> SUPPLIED INFORMATION:
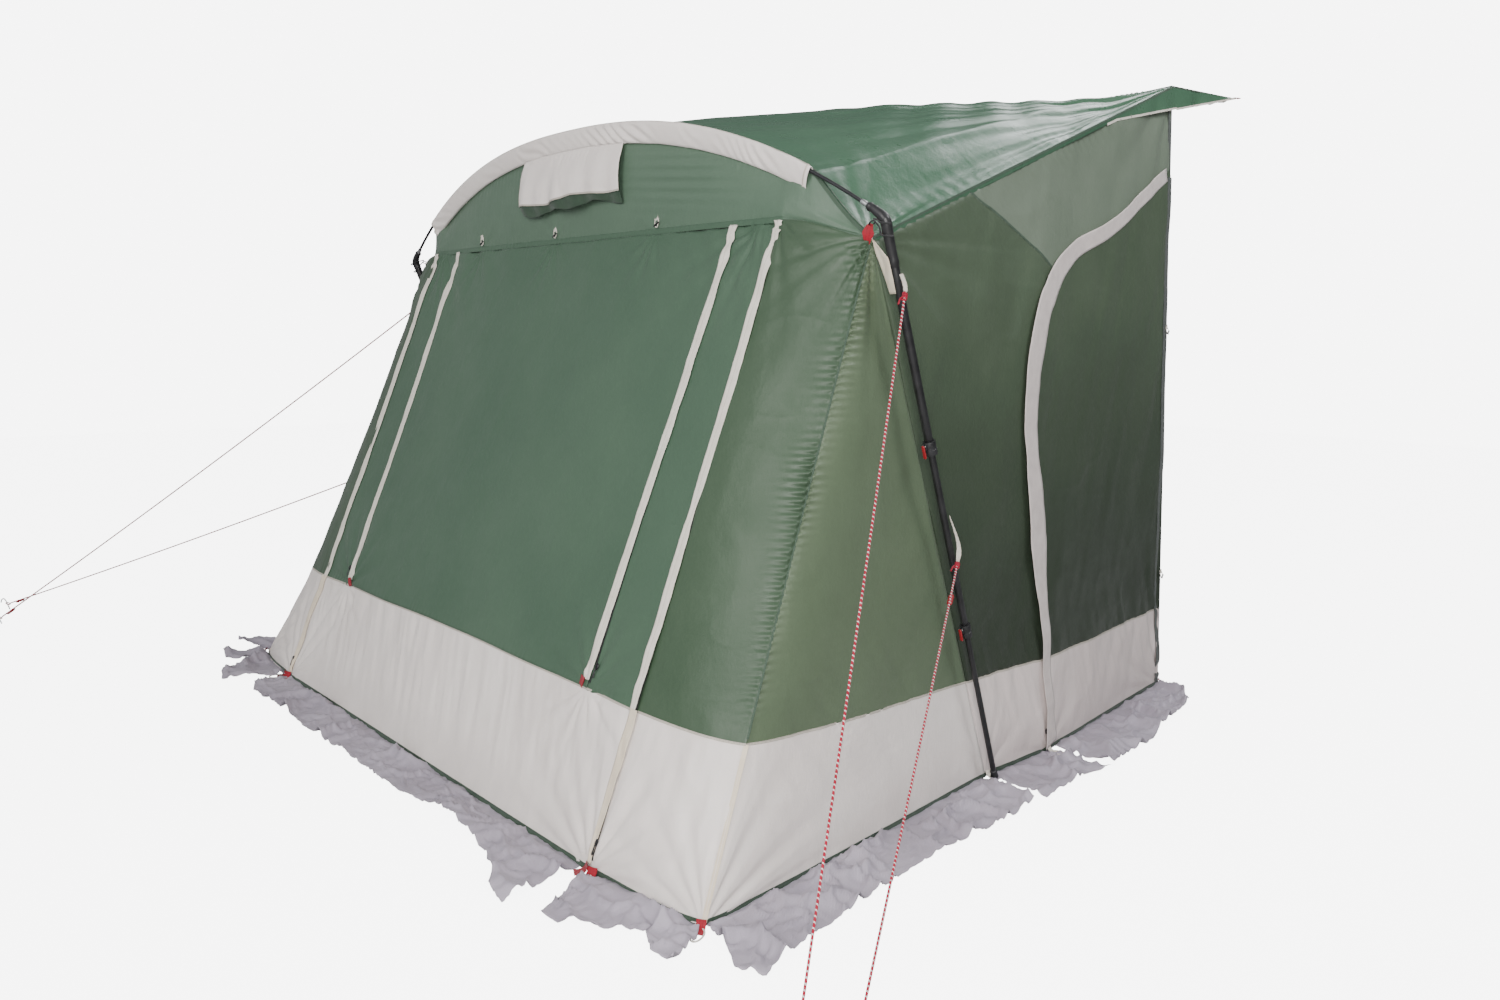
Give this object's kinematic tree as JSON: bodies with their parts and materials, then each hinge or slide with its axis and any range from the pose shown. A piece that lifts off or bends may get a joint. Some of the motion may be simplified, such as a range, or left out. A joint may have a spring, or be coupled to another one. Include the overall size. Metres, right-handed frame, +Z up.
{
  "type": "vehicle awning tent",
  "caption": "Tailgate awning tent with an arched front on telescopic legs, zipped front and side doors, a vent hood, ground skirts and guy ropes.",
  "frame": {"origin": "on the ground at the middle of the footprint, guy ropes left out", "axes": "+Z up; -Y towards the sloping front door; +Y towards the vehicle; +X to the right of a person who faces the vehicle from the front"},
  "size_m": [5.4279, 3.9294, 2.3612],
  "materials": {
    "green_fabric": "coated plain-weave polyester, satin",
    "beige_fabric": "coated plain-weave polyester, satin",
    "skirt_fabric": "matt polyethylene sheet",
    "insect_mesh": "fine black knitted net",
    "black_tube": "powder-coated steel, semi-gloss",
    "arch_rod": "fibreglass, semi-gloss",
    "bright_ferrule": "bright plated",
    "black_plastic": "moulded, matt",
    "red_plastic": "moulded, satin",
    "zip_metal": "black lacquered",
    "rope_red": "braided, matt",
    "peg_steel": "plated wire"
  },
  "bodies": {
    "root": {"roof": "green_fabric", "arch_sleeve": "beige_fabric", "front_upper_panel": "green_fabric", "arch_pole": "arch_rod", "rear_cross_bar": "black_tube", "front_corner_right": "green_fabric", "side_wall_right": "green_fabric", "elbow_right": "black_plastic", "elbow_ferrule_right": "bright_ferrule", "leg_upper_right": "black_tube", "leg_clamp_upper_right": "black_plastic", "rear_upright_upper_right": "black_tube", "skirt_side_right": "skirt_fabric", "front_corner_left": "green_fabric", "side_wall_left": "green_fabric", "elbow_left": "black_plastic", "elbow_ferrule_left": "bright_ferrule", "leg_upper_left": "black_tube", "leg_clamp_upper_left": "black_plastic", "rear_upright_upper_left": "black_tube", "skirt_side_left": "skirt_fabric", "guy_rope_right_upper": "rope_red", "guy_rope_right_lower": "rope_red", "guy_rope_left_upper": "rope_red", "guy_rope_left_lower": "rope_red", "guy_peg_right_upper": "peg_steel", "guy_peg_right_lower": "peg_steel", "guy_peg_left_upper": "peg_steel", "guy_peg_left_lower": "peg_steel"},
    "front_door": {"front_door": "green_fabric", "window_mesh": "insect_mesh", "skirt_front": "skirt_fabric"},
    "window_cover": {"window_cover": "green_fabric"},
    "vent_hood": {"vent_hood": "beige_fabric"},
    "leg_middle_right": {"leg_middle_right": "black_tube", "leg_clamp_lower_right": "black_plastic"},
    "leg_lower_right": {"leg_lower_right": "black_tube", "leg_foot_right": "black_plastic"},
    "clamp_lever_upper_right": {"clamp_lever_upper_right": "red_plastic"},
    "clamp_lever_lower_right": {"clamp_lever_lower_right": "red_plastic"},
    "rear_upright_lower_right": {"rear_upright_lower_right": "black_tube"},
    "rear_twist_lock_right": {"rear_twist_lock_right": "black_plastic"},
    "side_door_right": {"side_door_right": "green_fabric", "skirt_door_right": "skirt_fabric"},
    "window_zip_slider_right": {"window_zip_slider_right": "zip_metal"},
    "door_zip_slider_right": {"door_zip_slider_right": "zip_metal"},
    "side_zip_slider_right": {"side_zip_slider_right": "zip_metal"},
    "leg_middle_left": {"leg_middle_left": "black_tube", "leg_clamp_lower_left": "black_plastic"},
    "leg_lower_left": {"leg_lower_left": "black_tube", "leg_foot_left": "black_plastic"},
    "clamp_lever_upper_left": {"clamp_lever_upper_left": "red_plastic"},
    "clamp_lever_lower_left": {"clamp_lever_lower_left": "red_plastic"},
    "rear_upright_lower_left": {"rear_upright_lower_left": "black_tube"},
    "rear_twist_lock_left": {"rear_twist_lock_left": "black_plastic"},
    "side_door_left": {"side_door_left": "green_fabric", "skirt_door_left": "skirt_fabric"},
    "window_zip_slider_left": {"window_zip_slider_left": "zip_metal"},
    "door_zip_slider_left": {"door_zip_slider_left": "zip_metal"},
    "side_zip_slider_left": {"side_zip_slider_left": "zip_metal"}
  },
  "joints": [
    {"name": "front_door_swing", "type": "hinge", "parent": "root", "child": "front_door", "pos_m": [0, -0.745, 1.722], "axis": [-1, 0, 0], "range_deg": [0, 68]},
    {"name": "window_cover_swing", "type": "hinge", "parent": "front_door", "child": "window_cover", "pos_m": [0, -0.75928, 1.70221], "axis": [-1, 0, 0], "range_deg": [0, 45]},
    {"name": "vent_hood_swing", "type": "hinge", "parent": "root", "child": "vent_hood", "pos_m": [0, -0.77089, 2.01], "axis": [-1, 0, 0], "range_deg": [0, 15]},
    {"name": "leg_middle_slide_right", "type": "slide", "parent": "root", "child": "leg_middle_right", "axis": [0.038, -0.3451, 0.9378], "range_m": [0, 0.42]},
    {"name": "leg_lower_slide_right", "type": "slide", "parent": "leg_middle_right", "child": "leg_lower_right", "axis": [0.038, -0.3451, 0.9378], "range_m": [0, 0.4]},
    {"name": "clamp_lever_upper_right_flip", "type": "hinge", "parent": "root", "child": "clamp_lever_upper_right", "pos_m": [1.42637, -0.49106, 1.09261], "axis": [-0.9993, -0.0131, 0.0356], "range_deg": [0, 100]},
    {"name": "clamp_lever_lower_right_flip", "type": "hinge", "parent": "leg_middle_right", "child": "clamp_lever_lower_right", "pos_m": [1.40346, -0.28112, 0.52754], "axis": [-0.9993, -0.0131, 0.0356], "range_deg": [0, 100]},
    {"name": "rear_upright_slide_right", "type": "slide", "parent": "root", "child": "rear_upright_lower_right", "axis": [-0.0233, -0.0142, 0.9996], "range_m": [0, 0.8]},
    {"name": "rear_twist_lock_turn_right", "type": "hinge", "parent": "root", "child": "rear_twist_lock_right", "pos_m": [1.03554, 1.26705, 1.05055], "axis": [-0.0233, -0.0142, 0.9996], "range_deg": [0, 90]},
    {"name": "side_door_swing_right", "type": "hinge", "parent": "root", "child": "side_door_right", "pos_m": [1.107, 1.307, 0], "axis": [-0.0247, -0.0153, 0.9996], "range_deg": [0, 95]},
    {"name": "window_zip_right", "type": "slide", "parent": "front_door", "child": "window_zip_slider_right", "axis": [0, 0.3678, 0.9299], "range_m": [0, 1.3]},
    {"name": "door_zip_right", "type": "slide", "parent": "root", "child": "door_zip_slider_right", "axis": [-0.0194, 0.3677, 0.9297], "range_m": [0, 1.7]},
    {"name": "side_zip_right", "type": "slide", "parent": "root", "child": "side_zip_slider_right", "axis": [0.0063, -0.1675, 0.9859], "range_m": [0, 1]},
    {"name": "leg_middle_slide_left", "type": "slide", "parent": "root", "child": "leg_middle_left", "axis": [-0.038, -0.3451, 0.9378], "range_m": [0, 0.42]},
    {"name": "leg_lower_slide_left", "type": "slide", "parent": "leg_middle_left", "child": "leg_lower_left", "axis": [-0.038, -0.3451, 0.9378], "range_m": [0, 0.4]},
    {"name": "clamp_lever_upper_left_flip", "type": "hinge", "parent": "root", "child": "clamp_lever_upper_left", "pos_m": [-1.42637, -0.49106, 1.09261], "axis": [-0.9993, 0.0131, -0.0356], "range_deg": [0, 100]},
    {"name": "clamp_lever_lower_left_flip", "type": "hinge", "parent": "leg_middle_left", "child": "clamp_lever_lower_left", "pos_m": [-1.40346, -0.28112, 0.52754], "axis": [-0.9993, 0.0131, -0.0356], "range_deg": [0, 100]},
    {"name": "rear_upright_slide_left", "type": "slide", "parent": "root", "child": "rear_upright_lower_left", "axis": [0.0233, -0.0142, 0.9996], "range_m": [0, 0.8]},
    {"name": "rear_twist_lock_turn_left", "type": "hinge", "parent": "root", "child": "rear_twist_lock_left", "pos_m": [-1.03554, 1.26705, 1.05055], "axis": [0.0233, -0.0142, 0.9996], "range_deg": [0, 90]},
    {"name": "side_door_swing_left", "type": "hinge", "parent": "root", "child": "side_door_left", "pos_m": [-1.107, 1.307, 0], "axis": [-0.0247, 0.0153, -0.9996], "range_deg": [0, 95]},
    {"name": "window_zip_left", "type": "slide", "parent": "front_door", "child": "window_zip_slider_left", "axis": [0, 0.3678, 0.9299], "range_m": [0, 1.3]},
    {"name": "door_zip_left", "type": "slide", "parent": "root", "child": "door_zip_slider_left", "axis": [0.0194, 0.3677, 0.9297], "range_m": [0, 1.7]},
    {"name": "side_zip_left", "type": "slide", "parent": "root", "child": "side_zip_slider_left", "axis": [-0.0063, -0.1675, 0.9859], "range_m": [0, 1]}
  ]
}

> SET EXERCISE: Pick out, from the lines above, every one that contains the string "materials".

> RESULT OF THIS TASK:
Give this object's kinematic tree as JSON: bodies with their parts and materials, then each hinge or slide with its axis and any range from the pose shown. A piece that lifts off or bends may get a joint. Some of the motion may be simplified, such as a range, or left out. A joint may have a spring, or be coupled to another one. Include the overall size. Metres, right-handed frame, +Z up.
  "materials": {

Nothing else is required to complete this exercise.